Britain plans to install more than 8,000 offshore wind turbines by 2020 to get 15 percent of electricity from renewable sources. Germany installed 7.4 gigawatts of solar photovoltaic capacity last year, the most of any nation, driving total capacity to 17,200 megawatts. Spain aims to get 20.8 percent of its total energy from marine energy, geothermal and offshore wind projects, as well as hydropower, by 2020.
German wind power capacity peaked at close to 12,000 megawatts on July 24, according to Meteogroup data, the last day of negative prices. Four days later, the most that the country’s wind parks generated was 315 megawatts.

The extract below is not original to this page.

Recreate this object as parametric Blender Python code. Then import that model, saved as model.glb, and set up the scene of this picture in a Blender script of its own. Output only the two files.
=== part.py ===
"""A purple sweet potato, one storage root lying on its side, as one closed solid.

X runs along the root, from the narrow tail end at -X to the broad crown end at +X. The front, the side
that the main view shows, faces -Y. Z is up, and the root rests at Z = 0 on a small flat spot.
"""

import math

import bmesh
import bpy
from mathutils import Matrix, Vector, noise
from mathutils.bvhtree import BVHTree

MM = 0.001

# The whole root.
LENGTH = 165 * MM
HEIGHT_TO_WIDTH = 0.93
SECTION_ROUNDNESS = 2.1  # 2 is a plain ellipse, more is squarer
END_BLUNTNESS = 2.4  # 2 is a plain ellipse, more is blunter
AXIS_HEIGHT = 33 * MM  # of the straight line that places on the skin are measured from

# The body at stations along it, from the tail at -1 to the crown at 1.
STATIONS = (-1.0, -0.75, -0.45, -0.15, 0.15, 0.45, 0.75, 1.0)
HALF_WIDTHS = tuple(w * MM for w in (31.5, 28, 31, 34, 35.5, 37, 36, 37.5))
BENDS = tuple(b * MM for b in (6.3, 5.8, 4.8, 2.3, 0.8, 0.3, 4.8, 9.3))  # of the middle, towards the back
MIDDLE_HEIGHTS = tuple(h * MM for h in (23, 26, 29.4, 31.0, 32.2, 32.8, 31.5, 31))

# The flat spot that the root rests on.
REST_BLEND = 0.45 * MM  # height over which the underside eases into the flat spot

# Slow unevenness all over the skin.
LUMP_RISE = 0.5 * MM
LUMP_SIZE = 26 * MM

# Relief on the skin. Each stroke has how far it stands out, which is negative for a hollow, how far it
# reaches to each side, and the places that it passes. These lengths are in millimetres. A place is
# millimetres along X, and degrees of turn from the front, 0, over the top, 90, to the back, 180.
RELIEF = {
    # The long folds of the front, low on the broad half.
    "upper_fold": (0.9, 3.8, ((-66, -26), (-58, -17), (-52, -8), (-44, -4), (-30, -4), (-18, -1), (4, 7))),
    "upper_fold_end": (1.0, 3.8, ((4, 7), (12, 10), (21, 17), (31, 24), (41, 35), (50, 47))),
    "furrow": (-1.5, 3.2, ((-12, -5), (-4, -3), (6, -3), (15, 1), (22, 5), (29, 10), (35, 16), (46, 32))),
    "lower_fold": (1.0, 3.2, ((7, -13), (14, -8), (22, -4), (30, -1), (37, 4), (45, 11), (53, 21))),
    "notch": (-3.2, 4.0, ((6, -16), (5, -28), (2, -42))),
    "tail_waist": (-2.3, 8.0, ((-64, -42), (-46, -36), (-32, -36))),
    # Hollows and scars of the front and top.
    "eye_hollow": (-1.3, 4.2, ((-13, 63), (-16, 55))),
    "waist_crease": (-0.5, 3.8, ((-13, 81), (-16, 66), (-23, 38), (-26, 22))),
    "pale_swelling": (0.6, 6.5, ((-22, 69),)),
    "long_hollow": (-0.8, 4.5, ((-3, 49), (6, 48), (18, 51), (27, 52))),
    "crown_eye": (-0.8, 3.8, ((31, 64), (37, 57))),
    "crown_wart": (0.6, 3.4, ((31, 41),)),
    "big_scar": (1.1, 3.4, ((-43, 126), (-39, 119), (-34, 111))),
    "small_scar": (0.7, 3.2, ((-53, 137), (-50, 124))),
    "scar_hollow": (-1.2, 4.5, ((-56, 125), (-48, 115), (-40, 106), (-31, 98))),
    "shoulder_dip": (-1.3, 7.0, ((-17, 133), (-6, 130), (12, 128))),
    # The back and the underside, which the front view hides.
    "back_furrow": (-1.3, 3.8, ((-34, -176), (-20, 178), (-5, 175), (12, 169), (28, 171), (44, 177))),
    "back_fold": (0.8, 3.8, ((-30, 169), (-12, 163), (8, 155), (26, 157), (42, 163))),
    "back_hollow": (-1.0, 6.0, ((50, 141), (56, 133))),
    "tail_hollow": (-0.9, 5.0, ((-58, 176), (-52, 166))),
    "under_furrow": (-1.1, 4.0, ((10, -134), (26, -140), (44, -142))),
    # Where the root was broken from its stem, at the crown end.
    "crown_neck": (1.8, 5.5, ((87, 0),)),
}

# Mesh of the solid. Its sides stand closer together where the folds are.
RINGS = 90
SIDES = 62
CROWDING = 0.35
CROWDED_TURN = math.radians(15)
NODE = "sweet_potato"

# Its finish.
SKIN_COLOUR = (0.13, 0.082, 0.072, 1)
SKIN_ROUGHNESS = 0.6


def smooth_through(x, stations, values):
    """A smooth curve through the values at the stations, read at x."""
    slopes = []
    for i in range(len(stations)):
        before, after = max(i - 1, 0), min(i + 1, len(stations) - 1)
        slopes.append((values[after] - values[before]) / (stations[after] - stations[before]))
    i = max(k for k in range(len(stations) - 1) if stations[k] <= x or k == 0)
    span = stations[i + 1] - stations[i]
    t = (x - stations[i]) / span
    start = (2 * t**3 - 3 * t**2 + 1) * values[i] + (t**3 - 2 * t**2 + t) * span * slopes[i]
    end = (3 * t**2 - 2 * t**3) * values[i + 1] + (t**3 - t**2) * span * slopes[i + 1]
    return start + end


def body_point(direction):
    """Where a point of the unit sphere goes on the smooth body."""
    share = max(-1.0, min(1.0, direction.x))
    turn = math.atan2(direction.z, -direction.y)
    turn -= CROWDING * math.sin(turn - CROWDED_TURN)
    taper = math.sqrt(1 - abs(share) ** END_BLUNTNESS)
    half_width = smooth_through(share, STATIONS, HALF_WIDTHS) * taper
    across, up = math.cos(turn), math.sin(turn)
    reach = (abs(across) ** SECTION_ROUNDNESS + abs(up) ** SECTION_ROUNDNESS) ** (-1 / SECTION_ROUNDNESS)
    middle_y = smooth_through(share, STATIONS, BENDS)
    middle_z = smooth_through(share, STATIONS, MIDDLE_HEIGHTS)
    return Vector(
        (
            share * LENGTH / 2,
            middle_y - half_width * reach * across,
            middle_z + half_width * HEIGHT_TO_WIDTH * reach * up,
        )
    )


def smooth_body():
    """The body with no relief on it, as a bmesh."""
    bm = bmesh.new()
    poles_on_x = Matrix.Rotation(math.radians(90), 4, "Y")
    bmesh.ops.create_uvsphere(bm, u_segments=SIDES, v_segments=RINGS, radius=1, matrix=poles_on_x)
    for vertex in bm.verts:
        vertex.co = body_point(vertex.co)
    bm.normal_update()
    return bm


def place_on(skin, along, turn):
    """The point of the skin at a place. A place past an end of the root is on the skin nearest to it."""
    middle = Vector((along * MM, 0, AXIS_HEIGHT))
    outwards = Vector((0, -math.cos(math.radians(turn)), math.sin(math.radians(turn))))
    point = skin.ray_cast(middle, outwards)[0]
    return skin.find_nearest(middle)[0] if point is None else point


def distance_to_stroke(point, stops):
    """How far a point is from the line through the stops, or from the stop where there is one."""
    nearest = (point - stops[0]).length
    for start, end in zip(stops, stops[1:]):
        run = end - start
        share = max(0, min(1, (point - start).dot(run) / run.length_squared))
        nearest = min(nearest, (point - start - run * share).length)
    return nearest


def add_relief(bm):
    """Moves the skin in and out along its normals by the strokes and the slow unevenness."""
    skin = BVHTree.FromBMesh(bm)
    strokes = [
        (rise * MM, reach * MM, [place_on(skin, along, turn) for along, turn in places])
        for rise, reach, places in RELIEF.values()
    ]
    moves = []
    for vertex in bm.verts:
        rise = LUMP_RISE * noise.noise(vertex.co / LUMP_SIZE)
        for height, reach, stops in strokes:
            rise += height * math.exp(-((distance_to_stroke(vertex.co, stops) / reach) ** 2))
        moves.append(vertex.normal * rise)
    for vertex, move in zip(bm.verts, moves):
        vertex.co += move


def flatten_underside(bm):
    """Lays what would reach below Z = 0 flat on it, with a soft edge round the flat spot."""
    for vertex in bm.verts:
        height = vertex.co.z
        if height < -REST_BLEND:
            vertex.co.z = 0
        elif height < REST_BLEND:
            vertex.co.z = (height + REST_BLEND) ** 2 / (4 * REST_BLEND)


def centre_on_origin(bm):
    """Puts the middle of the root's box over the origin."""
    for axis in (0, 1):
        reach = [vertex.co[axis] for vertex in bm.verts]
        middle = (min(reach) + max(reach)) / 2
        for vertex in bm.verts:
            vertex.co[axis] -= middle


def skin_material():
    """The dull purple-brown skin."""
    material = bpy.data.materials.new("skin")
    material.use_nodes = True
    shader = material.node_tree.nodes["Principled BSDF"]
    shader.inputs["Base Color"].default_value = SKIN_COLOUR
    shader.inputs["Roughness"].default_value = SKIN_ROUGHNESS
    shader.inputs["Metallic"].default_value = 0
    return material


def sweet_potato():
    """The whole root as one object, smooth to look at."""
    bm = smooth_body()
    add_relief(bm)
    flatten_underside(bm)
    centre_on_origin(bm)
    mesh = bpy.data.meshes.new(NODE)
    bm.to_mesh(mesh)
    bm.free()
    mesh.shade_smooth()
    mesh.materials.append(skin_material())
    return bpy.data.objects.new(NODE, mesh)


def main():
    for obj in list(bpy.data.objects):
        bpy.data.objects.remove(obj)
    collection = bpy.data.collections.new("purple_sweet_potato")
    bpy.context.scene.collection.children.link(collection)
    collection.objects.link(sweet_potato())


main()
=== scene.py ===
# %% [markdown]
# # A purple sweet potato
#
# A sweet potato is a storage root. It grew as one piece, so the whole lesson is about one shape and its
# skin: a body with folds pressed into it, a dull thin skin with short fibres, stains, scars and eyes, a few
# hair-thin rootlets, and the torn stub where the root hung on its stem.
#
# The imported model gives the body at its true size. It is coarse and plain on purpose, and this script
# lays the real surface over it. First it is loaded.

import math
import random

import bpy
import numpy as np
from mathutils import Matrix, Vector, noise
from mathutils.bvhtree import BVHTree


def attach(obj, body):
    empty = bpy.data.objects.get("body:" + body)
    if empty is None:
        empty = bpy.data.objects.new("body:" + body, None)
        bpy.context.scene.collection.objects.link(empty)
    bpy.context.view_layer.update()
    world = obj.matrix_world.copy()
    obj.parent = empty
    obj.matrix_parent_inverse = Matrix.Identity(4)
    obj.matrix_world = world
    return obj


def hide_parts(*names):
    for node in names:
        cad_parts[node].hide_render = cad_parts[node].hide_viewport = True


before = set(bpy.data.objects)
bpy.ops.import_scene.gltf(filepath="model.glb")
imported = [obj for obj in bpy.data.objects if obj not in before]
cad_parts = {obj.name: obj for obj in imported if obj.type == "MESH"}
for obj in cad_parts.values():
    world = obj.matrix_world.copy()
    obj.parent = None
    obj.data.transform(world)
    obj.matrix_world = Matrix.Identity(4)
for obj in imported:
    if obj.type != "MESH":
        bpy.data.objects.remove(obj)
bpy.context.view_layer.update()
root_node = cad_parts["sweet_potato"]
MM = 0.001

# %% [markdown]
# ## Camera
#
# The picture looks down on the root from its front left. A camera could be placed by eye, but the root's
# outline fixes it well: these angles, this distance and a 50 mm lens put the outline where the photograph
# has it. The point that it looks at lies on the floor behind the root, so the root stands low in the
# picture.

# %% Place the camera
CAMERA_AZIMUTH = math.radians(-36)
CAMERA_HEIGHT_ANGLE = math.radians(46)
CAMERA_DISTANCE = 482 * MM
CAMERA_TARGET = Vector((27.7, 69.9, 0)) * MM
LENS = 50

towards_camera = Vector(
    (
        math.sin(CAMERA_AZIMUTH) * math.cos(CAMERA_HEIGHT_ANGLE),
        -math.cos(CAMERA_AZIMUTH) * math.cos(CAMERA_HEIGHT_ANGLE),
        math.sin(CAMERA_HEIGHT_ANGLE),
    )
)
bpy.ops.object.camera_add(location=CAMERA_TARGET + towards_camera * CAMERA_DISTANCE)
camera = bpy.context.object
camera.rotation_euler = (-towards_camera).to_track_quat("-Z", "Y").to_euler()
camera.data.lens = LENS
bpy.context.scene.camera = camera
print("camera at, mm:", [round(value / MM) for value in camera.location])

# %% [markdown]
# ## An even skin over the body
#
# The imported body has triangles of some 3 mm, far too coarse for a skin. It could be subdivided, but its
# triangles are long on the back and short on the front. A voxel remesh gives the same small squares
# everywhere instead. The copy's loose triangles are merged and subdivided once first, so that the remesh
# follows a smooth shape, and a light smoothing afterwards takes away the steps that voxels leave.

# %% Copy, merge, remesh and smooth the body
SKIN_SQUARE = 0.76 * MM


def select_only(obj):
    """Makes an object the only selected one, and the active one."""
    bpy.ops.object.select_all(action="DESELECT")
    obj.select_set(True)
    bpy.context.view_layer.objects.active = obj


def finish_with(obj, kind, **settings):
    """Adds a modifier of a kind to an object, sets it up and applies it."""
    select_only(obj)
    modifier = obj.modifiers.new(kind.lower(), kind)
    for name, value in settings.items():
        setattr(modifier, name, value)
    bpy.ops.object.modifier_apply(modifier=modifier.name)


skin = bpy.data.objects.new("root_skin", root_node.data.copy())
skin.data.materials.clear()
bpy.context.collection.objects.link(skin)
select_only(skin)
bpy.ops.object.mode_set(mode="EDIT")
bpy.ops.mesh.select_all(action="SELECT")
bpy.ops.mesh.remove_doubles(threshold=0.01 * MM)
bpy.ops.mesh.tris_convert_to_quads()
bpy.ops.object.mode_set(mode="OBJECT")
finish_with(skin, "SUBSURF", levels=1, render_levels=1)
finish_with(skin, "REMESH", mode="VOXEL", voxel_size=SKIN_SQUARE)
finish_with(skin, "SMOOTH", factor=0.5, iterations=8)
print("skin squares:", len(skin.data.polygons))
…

Photovoltaic and solar-thermal plants may meet most of the world’s demand for electricity by 2060 -- and half of all energy needs -- with wind, hydropower and biomass plants supplying much of the remaining generation, the International Energy Agency said in August.
U.K. energy regulator Ofgem is considering paying generators to keep plants open as back-up suppliers, compensating them for down time. The so-called capacity payments, which also are being studied in Germany, are likely to favor gas over coal, as gas plants can be turned on and off faster, according to Phillips.
Subsidized power rates called feed-in tariffs, a proposed carbon floor price in Britain and other measures favoring renewable projects will lead to a shift in the “merit order” of plants across Europe, he said. Power from renewable projects will be the first to be used, followed by gas-fired power plants, which release less carbon-dioxide than coal stations.
“Margins are going to get worse over the next few years but as the value of the plant for backup starts getting interest, it becomes an issue of what they’re worth, not what they cost,” Hare said.